India’s gross domestic product (GDP) growth was 4.7% for the December quarter. Adding to the pain is the axe that the Organisation for Economic Co-operation and Development (OECD) brought down on its FY21 forecast for the country’s GDP growth.

A slowing economy has little firepower to withstand a viral onslaught on business and market sentiment. What makes it even more painful for the rupee is that China, the epicentre of the coronavirus outbreak, accounts for about 10% of India’s total trade.

In light of all this, the nearly 3% fall in the rupee ever since the outbreak of the virus seems warranted.

But policymakers are unlikely to sit on the sidelines when currency markets are roiled. The Reserve Bank of India (RBI) on Tuesday issued a pithy statement saying that it is monitoring markets closely and will swiftly respond to any negative events.

RBI joins global central banks in making the necessary noises of cutting policy rates and giving financial stimulus to blunt the coronavirus epidemic’s impact on the world economy. The Reserve Bank of Australia has already taken the first step by cutting its policy rates.

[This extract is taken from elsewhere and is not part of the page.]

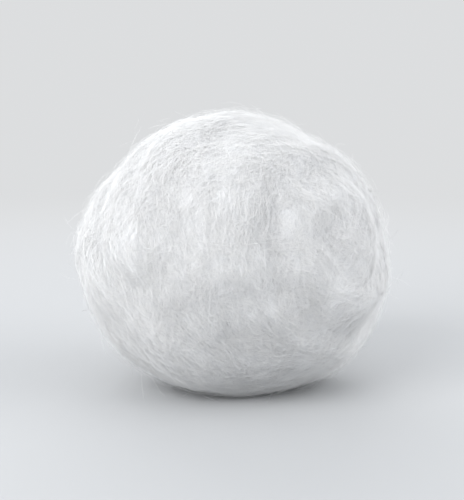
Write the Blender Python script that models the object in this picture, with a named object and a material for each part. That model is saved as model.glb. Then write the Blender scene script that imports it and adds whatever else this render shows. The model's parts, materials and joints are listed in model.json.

Given the weak position of the Indian economy and the limited fiscal and monetary space to give a stimulus, sentiment towards Indian equities and bonds have soured. The rupee, no doubt, would be the casualty in this. Meanwhile, some good old central bank intervention might just be the cure for the exchange rate to recoup. Although a dollar buyer of late, RBI could make an exception so that March may be manageable if not mellow for the rupee.